Omigod. What amazing 20/20 hindsight. Is it possible that neither Sony nor MS have *any* marketing people on staff? I mean, how did they (and almost the entire game industry… most of whom laughed at Nintendo’s efforts prior to their sales success) not realize that they were doing it allllll wrong. They must be staffed with only engineers, designers and a few hamstrung salespeople. Why won’t they hire any marketing people? Curious minds want to know.
“Didn’t require a designer to lead Nintendo, did it?”
Didn’t require a marketer either; because you obviously don’t know, Nintendo’s CEO, Satoru Iwata, is a dyed-in-the-wool computer scientist who also, reportedly, contributes concept art.
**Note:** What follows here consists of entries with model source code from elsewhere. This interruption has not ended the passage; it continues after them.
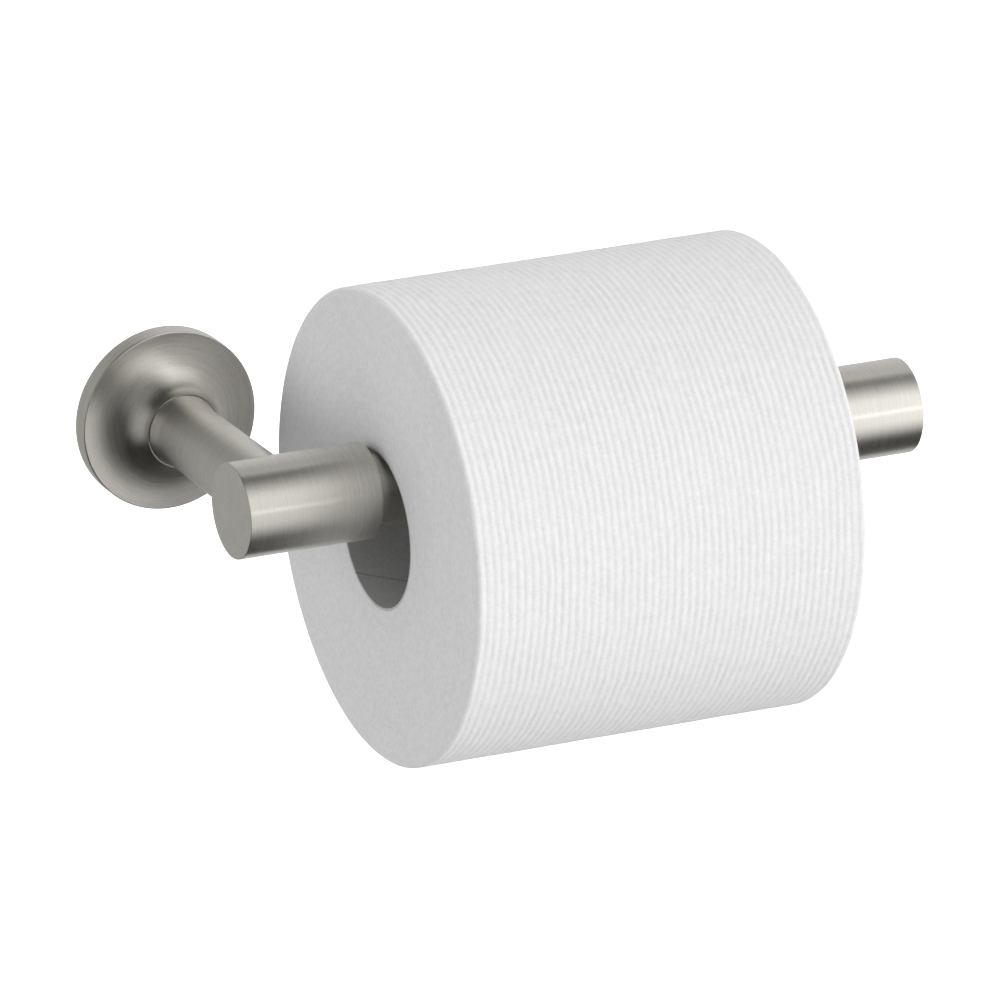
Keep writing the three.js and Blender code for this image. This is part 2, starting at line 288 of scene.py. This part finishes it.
def machined_metal(name, colour, roughness, axis="Y", centre=(0, 0, 0)):
    """Plated or oxidised hardware, with faint turning marks and mottled plating."""
    nodes = Nodes(name)
    _, travel, (x, y, z) = around(nodes, axis, centre)
    marks = nodes.noise(nodes.combine(nodes.math("MULTIPLY", travel, 4000), x, z), 1.0, 2.0)
    mottle = nodes.noise(nodes.combine(x, y, z), 420, 4.0, 0.6)
    dark = tuple(channel * 0.8 for channel in colour) + (1,)
    nodes.set(
        Base_Color=nodes.blend(nodes.between(mottle, 0, 1, 0.3, 0.7), dark, tuple(colour) + (1,)),
        Metallic=1.0,
        Roughness=nodes.between(mottle, roughness - 0.06, roughness + 0.1, 0.3, 0.7),
        Normal=nodes.bump(marks, 0.02 * MM, 0.4),
    )
    return nodes.material


def moulded_plastic(name, colour, roughness):
    """Moulded plastic with a fine even grain and slight clouding."""
    nodes = Nodes(name)
    x, y, z = nodes.position()
    place = nodes.combine(x, y, z)
    grain = nodes.noise(place, 2600, 3.0, 0.6)
    cloud = nodes.noise(place, 160, 2.0)
    dark = tuple(channel * 0.9 for channel in colour) + (1,)
    nodes.set(
        Base_Color=nodes.blend(cloud, dark, tuple(colour) + (1,)),
        Roughness=nodes.between(grain, roughness - 0.05, roughness + 0.08),
        Normal=nodes.bump(grain, 0.03 * MM, 0.4),
    )
    return nodes.material


def tissue_side(name):
    """The roll's outer sheet: soft white, with fibres and small pits over the embossed rings."""
    nodes = Nodes(name)
    x, y, z = nodes.position()
    place = nodes.combine(x, y, z)
    fibres = nodes.noise(place, 1300, 5.0, 0.75)
    pulp = nodes.noise(place, 420, 3.0, 0.6)
    height = nodes.math("ADD", nodes.math("MULTIPLY", fibres, 0.65), nodes.math("MULTIPLY", pulp, 0.35))
    nodes.set(
        Base_Color=nodes.blend(
            nodes.between(height, 0, 1, 0.38, 0.62), (0.84, 0.84, 0.84, 1), (0.93, 0.93, 0.93, 1)
        ),
        Roughness=0.95,
        Normal=nodes.bump(height, 0.35 * MM, 0.75),
    )
    nodes.shader.inputs["Specular IOR Level"].default_value = 0.15
    nodes.shader.inputs["Sheen Weight"].default_value = 0.12
    nodes.shader.inputs["Sheen Roughness"].default_value = 0.6
    return nodes.material


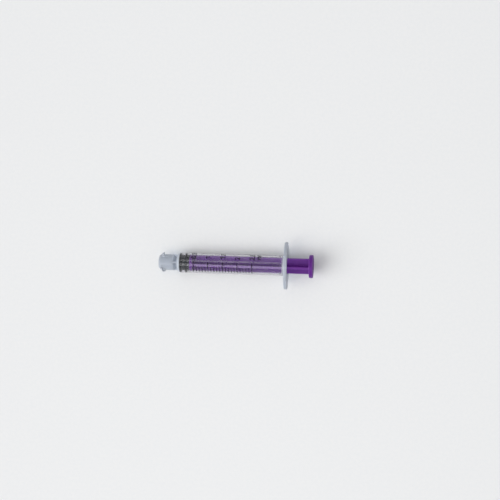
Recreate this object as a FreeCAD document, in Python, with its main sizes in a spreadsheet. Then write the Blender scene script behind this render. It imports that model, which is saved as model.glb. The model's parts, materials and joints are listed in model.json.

So your point would be…?
September 28th, 2007 at 9:34 pm
I for one believe that the multi-disciplinary designer mindset makes a good path to the CEO chair, but the question comes down to the individual that is Jonathan Ive.
Currently this post does take a leap of faith on some assumptions on the relationship between Ive and Jobs as well as the Apple design process. A process that we actually know very little about as Mr Ive is very PR shy. Fortunately we do know that Jobs talks to Ive a lot.
But ultimately this discussion comes down to the characteristics of great CEOs of which one is Vision. For sure Ive does what more designers should do and that is “Strategy Visualization”, but the question is that does he have the vision and strategic thinking skills that Steve Jobs has? If he does then he will make a great Apple CEO, but from the rumors of the “Iron Fist” management style (not necessary bad) that Steve Jobs runs Apple, I’m not so sure.
What we see today in Apple’s product repertoire could be a result of a very tight brief originating from Steve’s fertile mind.